### Task requirements
Find how many lines in the data below include the word "materials", then write only that number.

### Records to process
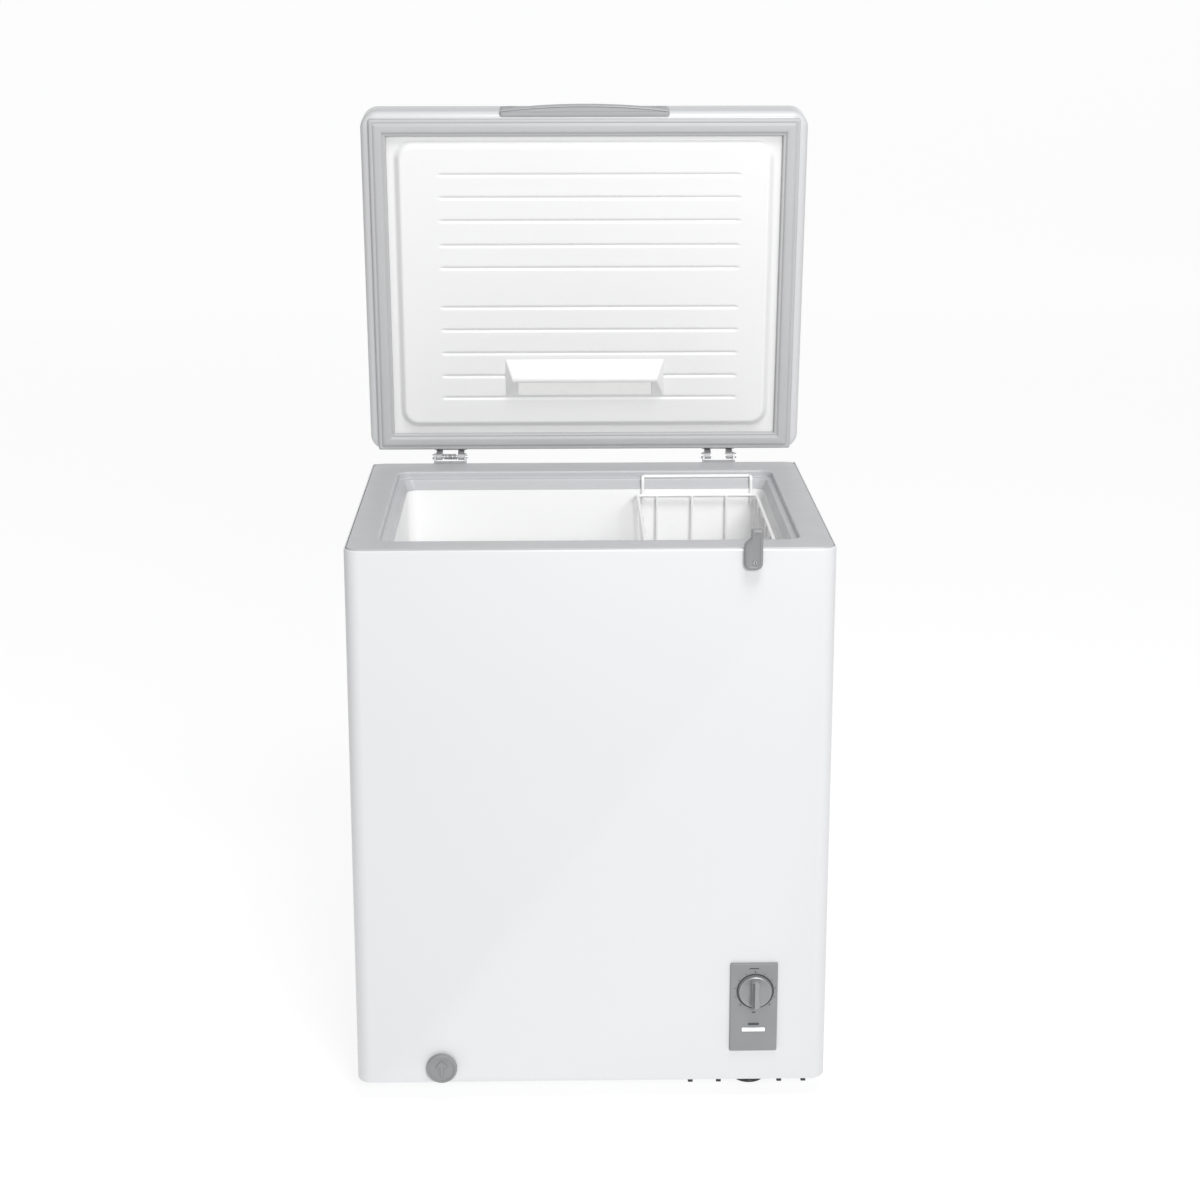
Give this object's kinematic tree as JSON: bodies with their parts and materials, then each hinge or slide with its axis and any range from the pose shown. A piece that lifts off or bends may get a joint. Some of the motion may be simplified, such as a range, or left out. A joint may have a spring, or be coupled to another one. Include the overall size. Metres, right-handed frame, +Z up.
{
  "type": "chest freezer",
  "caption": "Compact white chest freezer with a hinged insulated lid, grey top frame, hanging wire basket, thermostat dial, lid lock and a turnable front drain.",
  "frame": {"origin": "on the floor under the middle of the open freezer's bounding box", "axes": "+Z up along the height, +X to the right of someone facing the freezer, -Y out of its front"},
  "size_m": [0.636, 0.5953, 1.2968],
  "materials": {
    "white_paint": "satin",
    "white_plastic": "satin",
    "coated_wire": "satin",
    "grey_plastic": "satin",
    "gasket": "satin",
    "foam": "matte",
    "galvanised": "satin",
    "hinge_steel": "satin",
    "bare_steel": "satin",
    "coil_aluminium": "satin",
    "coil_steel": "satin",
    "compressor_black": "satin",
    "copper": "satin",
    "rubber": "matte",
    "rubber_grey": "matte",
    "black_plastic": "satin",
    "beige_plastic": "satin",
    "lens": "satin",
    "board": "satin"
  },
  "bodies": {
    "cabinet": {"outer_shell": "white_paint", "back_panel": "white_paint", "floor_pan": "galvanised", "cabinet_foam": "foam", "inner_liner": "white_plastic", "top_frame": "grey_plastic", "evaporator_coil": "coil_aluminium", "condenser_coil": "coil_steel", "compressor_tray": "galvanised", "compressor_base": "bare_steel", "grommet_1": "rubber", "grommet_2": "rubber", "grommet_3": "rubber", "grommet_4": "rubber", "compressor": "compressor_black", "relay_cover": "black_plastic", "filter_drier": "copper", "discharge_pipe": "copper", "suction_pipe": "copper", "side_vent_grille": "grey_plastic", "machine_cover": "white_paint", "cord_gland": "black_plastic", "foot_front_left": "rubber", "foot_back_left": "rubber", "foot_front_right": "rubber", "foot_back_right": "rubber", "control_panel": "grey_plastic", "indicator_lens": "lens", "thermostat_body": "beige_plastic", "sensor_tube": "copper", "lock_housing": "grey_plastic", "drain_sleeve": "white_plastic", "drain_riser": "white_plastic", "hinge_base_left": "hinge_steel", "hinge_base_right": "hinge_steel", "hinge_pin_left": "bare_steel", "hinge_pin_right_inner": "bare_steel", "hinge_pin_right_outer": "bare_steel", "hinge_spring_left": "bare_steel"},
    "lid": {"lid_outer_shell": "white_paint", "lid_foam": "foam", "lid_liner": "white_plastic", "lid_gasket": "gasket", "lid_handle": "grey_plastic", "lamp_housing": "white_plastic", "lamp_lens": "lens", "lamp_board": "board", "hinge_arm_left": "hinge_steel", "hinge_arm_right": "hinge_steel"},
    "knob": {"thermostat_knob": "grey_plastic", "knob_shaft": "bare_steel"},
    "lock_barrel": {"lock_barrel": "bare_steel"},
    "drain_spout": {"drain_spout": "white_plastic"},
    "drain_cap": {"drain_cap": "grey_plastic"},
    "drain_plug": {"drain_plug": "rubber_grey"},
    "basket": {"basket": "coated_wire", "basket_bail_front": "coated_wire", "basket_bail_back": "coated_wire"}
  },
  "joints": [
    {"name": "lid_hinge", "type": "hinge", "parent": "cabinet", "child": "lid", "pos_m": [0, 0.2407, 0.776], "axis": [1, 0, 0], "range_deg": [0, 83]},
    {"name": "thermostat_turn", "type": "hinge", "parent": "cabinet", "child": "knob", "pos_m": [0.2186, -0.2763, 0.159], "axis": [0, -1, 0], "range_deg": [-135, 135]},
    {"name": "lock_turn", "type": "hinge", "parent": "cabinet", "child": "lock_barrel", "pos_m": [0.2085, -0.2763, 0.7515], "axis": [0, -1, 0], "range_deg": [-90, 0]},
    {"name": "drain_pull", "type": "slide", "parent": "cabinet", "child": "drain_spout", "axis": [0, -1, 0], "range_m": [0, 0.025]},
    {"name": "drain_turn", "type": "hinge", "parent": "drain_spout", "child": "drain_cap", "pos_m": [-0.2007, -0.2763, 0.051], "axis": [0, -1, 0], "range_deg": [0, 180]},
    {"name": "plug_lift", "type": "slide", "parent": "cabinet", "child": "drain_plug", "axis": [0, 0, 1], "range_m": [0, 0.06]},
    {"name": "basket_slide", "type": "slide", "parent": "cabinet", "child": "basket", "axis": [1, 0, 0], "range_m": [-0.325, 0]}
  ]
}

* * *

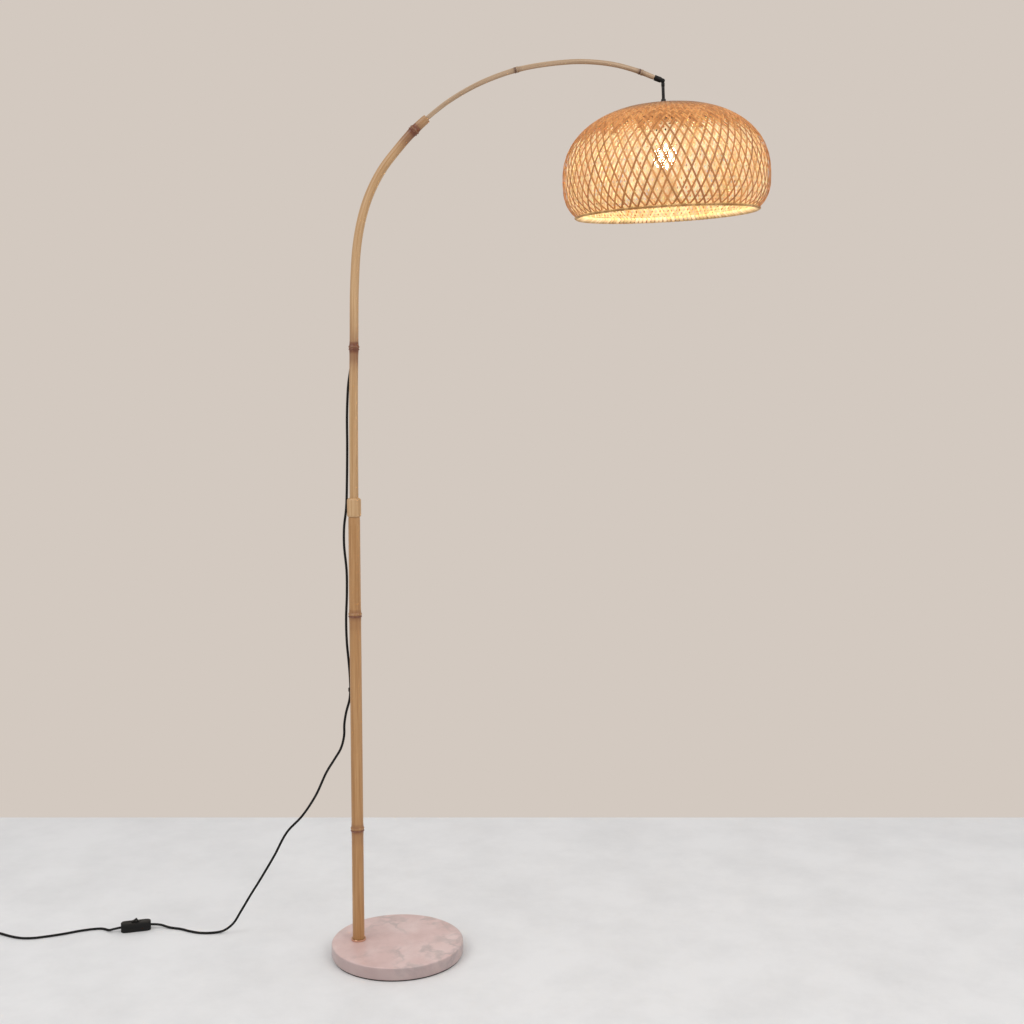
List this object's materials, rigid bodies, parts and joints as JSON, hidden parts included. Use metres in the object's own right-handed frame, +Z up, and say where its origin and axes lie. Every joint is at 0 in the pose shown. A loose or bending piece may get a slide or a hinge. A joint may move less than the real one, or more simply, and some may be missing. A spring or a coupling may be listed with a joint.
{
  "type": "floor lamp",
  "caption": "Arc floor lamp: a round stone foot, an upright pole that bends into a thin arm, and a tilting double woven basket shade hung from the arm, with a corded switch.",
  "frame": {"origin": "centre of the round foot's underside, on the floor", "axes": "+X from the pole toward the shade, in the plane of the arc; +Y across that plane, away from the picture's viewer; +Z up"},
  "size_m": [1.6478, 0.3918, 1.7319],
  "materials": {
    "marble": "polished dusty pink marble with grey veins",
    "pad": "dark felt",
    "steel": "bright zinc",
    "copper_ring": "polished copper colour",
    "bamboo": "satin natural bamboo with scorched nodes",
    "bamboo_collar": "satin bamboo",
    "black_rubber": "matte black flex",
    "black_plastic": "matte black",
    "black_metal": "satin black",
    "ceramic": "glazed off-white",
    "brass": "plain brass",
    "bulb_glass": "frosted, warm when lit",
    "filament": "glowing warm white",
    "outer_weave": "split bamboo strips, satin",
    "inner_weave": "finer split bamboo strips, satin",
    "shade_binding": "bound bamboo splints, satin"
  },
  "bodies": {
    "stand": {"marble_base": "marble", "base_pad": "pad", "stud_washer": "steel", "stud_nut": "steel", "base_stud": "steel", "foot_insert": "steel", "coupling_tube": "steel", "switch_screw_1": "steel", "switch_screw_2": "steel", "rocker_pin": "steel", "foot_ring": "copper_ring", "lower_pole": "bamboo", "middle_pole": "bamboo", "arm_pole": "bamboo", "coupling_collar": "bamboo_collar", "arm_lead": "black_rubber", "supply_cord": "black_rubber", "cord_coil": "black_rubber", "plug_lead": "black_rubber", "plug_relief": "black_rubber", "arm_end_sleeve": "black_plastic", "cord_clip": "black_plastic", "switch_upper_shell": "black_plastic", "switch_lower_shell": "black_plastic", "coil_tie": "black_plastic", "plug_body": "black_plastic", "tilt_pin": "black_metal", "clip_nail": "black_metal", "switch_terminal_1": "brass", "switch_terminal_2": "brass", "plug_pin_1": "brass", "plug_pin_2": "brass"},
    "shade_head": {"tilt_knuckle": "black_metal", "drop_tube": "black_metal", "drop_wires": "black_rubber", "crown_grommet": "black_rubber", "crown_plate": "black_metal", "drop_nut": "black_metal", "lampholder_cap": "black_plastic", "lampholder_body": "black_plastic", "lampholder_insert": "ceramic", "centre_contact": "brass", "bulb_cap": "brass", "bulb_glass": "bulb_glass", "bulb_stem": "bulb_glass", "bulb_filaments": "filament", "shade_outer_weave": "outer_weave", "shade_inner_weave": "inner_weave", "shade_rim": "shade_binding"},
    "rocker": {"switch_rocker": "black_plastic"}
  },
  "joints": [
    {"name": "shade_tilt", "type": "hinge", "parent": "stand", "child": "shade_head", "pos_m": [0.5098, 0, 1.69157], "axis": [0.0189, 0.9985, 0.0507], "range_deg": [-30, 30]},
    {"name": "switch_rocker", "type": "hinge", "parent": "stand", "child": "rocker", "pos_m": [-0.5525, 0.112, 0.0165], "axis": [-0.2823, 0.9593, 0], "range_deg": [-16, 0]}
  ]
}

### Response to the exercise
4